Problem details
Quote exactly, and only, the lines from the one with "base_shell();" down to the one with "CLIP_NEAR, CLIP_FAR = 0.05, 50", both included.

(3D code data)
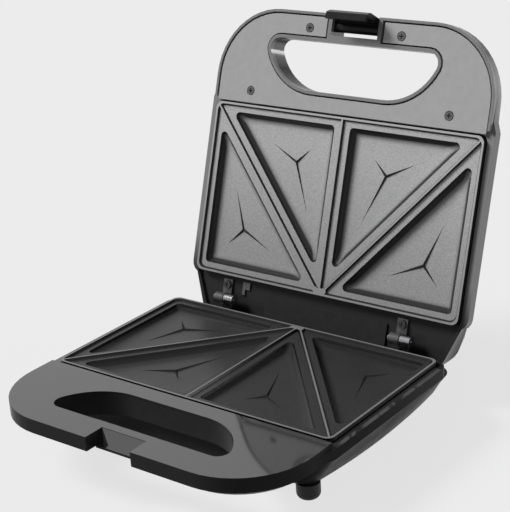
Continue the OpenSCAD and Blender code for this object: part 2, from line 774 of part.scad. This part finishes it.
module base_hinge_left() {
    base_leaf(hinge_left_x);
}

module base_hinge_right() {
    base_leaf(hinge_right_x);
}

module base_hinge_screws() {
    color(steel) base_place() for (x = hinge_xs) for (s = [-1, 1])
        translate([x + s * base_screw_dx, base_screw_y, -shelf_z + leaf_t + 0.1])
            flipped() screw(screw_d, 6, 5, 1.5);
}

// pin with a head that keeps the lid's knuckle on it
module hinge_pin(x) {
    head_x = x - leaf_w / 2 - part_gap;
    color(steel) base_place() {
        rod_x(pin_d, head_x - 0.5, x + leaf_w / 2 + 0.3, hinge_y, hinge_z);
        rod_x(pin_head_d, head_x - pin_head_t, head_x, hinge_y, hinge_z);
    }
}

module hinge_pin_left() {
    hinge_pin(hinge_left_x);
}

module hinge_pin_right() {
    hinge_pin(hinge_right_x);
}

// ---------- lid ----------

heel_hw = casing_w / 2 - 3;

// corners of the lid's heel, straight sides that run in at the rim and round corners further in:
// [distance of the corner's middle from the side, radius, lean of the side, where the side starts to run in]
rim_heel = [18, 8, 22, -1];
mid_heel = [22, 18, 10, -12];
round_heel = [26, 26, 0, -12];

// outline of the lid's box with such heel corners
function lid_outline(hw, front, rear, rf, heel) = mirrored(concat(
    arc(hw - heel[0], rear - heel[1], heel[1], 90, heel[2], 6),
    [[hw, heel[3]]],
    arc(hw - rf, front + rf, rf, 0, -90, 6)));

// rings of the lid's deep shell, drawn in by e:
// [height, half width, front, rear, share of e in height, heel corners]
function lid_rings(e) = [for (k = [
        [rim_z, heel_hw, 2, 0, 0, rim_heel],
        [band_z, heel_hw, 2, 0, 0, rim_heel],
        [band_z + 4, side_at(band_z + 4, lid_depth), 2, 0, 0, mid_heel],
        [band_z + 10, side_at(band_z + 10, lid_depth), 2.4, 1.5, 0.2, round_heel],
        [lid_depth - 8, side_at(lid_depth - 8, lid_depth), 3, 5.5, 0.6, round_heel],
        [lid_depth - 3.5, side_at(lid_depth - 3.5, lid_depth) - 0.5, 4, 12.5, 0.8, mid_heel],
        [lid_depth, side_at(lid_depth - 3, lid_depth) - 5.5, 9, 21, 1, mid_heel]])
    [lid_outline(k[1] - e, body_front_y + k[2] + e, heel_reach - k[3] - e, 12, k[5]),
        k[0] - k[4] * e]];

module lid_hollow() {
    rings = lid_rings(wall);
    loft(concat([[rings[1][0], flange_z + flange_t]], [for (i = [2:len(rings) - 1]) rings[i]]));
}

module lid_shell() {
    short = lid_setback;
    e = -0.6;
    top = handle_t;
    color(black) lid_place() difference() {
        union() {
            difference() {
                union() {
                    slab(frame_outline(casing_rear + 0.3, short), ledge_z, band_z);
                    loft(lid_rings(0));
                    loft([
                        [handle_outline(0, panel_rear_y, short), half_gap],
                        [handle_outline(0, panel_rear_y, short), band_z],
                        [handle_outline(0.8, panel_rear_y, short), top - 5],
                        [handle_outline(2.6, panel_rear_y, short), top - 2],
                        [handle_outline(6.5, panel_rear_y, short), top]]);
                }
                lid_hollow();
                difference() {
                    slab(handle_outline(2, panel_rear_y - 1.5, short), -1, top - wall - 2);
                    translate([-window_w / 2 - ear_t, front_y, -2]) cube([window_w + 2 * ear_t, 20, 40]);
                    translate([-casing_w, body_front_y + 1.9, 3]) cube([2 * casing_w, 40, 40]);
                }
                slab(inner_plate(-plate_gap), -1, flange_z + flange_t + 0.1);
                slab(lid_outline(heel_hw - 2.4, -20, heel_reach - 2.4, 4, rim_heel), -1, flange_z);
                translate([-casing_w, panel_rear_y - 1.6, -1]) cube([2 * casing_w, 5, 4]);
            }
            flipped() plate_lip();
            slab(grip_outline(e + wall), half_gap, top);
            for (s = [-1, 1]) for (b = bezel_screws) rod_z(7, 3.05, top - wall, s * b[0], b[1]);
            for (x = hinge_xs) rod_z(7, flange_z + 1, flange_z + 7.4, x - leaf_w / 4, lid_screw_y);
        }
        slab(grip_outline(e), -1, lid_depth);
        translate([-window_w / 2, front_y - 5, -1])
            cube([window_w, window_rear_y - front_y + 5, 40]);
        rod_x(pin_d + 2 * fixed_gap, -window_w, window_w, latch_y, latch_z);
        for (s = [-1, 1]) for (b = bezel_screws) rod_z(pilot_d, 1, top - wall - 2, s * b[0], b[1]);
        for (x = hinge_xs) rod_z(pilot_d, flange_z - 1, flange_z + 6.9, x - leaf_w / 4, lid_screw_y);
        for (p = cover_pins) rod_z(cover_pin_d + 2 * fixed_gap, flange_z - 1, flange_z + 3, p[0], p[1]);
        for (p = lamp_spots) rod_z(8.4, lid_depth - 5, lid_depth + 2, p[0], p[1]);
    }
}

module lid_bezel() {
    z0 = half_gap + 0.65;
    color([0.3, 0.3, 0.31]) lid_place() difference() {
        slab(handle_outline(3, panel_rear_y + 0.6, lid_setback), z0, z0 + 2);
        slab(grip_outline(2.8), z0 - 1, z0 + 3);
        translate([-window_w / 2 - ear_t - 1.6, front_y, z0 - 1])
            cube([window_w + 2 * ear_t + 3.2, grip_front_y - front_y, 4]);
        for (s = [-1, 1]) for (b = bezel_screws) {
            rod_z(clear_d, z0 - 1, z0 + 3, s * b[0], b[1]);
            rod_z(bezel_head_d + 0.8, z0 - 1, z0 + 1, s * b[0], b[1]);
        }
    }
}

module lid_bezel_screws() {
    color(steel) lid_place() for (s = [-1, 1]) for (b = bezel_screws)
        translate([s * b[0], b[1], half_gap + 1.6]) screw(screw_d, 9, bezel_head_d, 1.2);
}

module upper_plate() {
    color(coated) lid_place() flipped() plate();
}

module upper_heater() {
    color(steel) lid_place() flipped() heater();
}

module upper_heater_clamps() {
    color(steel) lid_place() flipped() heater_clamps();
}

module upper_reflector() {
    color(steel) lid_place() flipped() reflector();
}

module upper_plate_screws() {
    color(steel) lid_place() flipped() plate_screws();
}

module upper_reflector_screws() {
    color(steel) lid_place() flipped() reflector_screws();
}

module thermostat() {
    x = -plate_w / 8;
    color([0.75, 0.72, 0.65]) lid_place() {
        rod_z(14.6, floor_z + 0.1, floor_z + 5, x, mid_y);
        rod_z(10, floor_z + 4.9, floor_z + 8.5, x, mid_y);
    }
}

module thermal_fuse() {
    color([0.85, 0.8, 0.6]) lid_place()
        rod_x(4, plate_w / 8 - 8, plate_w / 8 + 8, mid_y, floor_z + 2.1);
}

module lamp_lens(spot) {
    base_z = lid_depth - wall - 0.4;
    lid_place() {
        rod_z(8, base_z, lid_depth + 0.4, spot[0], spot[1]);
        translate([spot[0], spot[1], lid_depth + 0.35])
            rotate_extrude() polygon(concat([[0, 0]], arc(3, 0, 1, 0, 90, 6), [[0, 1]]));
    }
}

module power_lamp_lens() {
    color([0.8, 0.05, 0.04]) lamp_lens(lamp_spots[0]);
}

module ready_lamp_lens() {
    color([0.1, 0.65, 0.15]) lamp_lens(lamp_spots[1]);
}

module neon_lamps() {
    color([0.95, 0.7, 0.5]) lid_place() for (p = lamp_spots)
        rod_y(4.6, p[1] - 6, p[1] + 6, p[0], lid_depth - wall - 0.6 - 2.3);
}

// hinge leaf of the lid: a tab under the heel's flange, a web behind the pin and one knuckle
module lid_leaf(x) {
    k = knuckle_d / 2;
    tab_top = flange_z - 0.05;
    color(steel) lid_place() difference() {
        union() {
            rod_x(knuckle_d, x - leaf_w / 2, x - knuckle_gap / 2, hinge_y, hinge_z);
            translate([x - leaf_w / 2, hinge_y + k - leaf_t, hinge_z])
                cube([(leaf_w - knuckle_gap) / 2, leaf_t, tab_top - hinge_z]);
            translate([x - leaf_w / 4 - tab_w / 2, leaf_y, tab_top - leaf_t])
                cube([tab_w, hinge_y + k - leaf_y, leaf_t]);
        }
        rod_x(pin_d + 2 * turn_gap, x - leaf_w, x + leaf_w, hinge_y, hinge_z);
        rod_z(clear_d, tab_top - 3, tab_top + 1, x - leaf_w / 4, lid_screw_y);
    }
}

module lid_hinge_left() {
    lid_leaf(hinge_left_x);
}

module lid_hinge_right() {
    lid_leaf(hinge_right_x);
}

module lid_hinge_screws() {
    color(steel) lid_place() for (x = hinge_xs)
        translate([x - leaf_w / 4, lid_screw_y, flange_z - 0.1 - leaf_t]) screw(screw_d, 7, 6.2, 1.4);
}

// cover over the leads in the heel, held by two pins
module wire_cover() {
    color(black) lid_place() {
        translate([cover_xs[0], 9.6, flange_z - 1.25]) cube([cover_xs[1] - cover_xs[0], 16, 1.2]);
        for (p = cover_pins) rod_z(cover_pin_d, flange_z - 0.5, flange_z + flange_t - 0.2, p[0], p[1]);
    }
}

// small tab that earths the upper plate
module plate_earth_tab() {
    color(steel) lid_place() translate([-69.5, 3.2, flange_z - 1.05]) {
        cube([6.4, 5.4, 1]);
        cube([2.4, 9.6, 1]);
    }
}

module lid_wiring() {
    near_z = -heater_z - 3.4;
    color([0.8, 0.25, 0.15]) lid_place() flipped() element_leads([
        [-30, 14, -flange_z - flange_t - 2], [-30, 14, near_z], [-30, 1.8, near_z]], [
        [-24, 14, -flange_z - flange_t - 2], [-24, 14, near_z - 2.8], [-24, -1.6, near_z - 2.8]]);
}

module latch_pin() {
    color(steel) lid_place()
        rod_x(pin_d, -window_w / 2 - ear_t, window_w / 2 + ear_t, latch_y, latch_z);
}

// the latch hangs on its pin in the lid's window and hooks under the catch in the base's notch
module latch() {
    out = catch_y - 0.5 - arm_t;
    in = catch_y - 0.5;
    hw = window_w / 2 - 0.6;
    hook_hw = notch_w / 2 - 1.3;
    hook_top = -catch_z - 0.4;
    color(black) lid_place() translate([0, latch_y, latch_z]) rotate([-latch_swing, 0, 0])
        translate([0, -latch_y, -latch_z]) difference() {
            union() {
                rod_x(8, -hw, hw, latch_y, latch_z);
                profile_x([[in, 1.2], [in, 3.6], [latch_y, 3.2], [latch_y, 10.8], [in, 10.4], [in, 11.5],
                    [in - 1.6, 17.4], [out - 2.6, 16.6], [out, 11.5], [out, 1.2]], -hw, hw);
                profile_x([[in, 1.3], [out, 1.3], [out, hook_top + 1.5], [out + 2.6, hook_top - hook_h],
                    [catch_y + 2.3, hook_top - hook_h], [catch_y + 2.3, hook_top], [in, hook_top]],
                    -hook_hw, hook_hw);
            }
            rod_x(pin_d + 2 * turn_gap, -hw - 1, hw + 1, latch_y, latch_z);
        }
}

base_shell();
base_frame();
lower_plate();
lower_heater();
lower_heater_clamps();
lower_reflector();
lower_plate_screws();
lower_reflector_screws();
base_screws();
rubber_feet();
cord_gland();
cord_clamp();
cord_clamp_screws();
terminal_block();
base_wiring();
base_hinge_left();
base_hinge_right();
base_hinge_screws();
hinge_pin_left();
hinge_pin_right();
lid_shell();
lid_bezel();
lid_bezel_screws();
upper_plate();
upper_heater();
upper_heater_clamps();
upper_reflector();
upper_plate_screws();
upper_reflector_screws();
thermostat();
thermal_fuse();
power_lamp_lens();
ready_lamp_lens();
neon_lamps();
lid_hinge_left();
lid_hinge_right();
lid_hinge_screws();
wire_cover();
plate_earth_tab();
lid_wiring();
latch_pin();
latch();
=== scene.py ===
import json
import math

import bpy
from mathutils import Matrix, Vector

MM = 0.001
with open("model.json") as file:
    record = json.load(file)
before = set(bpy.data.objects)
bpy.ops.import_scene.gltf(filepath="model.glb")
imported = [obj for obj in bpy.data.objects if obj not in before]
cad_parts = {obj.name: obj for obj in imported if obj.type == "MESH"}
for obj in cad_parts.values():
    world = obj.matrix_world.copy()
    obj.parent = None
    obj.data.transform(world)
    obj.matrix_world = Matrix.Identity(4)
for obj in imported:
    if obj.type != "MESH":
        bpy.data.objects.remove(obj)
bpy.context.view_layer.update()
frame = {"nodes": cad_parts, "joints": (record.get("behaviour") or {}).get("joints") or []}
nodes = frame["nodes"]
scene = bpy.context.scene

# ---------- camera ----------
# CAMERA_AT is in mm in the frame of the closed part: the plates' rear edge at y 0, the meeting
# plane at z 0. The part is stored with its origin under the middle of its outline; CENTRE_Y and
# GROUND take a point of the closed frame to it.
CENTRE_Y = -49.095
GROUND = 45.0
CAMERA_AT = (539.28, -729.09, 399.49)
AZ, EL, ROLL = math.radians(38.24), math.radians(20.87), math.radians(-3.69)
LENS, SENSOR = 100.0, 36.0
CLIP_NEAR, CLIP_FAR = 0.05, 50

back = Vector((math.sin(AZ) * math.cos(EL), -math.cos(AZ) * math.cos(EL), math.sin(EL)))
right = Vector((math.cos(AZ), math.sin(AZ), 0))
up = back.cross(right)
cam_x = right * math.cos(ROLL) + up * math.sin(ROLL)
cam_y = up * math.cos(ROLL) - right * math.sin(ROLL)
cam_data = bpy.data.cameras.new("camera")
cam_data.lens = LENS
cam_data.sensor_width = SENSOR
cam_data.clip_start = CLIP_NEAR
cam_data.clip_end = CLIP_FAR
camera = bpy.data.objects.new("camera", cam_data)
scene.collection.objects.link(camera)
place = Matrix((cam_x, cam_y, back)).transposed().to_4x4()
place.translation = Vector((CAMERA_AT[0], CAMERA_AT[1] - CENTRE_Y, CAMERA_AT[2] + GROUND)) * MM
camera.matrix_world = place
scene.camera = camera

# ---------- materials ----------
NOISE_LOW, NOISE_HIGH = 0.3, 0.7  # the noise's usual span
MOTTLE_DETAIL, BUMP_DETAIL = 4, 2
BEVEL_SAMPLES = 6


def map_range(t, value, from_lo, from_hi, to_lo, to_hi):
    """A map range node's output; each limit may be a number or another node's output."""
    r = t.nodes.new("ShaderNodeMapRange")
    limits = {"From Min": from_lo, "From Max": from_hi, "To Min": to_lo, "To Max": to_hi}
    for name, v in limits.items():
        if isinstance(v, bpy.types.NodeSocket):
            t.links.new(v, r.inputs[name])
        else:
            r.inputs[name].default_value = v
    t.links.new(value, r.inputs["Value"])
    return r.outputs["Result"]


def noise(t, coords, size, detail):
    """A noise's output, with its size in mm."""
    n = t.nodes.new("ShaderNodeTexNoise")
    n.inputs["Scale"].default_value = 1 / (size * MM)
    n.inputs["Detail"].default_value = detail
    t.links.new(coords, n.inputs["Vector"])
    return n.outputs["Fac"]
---
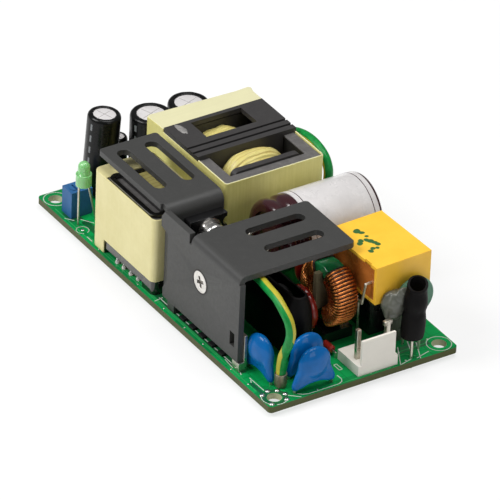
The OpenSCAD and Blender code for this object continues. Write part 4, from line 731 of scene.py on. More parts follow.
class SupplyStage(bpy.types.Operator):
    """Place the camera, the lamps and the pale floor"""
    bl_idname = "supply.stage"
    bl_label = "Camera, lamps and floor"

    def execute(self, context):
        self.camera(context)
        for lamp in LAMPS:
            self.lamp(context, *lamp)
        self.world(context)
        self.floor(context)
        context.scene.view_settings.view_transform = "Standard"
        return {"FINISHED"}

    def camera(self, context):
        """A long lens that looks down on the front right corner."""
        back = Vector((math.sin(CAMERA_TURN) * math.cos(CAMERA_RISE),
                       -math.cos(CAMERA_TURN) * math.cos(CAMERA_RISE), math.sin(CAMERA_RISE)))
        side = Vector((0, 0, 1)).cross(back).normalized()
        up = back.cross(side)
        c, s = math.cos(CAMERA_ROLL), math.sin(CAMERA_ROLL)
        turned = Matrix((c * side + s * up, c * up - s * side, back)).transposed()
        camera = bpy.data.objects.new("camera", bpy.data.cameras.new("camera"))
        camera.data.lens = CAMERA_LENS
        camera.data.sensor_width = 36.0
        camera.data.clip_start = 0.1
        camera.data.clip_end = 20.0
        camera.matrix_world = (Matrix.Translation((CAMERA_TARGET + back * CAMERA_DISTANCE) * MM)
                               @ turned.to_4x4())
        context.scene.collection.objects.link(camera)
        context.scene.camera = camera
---
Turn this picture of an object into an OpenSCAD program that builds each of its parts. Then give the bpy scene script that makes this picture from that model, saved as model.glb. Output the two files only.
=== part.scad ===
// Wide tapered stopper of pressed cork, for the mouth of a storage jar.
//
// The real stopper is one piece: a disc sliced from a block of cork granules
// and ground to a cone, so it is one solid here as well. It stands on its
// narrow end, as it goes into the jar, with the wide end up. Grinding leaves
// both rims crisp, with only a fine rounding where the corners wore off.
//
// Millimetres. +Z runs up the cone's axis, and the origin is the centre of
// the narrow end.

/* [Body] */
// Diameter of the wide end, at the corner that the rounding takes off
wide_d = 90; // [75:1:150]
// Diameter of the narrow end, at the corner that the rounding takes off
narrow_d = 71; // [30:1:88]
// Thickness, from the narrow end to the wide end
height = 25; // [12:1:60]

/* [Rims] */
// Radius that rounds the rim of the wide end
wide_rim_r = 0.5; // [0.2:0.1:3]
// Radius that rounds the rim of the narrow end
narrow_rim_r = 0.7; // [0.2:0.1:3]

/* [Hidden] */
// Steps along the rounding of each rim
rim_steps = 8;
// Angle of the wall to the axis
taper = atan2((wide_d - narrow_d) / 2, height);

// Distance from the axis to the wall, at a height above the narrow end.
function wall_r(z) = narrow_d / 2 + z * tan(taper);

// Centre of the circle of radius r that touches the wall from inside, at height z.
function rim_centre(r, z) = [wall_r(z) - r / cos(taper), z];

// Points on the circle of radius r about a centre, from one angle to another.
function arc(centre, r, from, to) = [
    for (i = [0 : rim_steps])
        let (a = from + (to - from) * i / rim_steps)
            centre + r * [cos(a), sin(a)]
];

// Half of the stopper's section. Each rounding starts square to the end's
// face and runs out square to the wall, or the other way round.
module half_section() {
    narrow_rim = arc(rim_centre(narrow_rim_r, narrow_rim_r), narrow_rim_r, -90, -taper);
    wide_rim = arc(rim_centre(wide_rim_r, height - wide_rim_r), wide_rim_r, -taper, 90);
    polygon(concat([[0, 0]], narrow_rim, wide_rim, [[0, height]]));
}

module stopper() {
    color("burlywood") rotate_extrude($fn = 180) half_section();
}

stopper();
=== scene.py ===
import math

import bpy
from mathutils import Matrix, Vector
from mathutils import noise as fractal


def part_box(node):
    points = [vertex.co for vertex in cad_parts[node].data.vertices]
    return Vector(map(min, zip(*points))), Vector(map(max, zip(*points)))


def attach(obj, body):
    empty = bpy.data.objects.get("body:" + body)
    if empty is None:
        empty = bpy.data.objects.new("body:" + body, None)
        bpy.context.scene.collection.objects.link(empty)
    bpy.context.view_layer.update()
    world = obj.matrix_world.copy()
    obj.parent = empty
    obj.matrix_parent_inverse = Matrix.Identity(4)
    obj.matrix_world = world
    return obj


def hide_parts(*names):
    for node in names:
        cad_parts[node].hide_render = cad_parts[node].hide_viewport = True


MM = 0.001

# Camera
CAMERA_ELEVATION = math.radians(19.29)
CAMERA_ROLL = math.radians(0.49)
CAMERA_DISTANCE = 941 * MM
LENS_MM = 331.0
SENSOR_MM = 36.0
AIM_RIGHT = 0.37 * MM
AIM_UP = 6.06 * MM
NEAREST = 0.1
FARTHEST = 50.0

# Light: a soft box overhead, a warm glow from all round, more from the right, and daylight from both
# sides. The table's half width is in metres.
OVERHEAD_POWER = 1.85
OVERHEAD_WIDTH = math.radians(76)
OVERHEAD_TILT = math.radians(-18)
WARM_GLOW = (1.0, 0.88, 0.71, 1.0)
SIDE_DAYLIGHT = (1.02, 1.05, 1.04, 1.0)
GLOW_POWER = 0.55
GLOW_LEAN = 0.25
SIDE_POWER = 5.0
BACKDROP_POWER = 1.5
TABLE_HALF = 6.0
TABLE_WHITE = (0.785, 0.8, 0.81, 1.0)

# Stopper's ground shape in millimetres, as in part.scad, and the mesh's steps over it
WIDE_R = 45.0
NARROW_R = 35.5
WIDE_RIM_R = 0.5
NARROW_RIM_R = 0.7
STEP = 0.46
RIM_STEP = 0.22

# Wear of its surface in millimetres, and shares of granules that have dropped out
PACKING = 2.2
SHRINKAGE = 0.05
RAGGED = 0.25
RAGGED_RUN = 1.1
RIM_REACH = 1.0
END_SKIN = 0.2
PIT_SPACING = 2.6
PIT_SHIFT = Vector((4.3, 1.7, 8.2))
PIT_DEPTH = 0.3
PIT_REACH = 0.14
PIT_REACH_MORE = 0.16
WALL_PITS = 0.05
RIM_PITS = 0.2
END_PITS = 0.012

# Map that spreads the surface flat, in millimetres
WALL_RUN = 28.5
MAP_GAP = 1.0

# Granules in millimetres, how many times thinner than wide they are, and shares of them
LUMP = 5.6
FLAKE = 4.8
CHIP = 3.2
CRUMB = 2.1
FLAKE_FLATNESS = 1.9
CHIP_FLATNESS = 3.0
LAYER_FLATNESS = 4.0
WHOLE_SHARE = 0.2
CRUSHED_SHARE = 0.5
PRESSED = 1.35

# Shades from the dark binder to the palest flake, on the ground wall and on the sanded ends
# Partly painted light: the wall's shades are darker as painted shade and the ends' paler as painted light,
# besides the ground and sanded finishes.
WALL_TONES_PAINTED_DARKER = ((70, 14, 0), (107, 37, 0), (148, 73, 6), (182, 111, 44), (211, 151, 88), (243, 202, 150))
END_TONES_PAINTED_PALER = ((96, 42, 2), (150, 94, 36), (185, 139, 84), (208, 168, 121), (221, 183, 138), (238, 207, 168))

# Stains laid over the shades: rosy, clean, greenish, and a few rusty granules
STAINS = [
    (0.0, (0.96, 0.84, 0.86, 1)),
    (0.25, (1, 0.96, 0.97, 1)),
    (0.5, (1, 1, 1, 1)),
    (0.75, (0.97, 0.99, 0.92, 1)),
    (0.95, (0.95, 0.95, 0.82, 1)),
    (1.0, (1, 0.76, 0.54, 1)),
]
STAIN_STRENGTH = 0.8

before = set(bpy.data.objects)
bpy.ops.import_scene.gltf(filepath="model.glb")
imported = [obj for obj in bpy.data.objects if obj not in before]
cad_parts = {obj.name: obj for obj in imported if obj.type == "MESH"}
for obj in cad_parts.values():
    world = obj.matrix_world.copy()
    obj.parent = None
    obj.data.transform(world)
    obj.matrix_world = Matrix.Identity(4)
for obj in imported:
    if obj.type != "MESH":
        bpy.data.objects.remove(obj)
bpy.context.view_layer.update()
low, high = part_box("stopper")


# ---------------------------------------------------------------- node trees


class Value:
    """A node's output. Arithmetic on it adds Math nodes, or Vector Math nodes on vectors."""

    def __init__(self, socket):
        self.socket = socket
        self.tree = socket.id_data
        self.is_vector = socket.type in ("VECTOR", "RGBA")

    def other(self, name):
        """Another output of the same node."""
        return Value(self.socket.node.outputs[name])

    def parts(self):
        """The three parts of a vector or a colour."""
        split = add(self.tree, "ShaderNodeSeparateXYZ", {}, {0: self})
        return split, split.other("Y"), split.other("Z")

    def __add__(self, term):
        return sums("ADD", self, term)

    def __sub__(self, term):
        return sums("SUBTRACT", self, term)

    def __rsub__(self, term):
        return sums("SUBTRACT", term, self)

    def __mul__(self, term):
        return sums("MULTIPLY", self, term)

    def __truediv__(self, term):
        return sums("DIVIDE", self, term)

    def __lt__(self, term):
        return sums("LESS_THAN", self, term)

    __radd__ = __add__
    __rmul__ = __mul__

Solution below
base_shell();
base_frame();
lower_plate();
lower_heater();
lower_heater_clamps();
lower_reflector();
lower_plate_screws();
lower_reflector_screws();
base_screws();
rubber_feet();
cord_gland();
cord_clamp();
cord_clamp_screws();
terminal_block();
base_wiring();
base_hinge_left();
base_hinge_right();
base_hinge_screws();
hinge_pin_left();
hinge_pin_right();
lid_shell();
lid_bezel();
lid_bezel_screws();
upper_plate();
upper_heater();
upper_heater_clamps();
upper_reflector();
upper_plate_screws();
upper_reflector_screws();
thermostat();
thermal_fuse();
power_lamp_lens();
ready_lamp_lens();
neon_lamps();
lid_hinge_left();
lid_hinge_right();
lid_hinge_screws();
wire_cover();
plate_earth_tab();
lid_wiring();
latch_pin();
latch();
=== scene.py ===
import json
import math

import bpy
from mathutils import Matrix, Vector

MM = 0.001
with open("model.json") as file:
    record = json.load(file)
before = set(bpy.data.objects)
bpy.ops.import_scene.gltf(filepath="model.glb")
imported = [obj for obj in bpy.data.objects if obj not in before]
cad_parts = {obj.name: obj for obj in imported if obj.type == "MESH"}
for obj in cad_parts.values():
    world = obj.matrix_world.copy()
    obj.parent = None
    obj.data.transform(world)
    obj.matrix_world = Matrix.Identity(4)
for obj in imported:
    if obj.type != "MESH":
        bpy.data.objects.remove(obj)
bpy.context.view_layer.update()
frame = {"nodes": cad_parts, "joints": (record.get("behaviour") or {}).get("joints") or []}
nodes = frame["nodes"]
scene = bpy.context.scene

# ---------- camera ----------
# CAMERA_AT is in mm in the frame of the closed part: the plates' rear edge at y 0, the meeting
# plane at z 0. The part is stored with its origin under the middle of its outline; CENTRE_Y and
# GROUND take a point of the closed frame to it.
CENTRE_Y = -49.095
GROUND = 45.0
CAMERA_AT = (539.28, -729.09, 399.49)
AZ, EL, ROLL = math.radians(38.24), math.radians(20.87), math.radians(-3.69)
LENS, SENSOR = 100.0, 36.0
CLIP_NEAR, CLIP_FAR = 0.05, 50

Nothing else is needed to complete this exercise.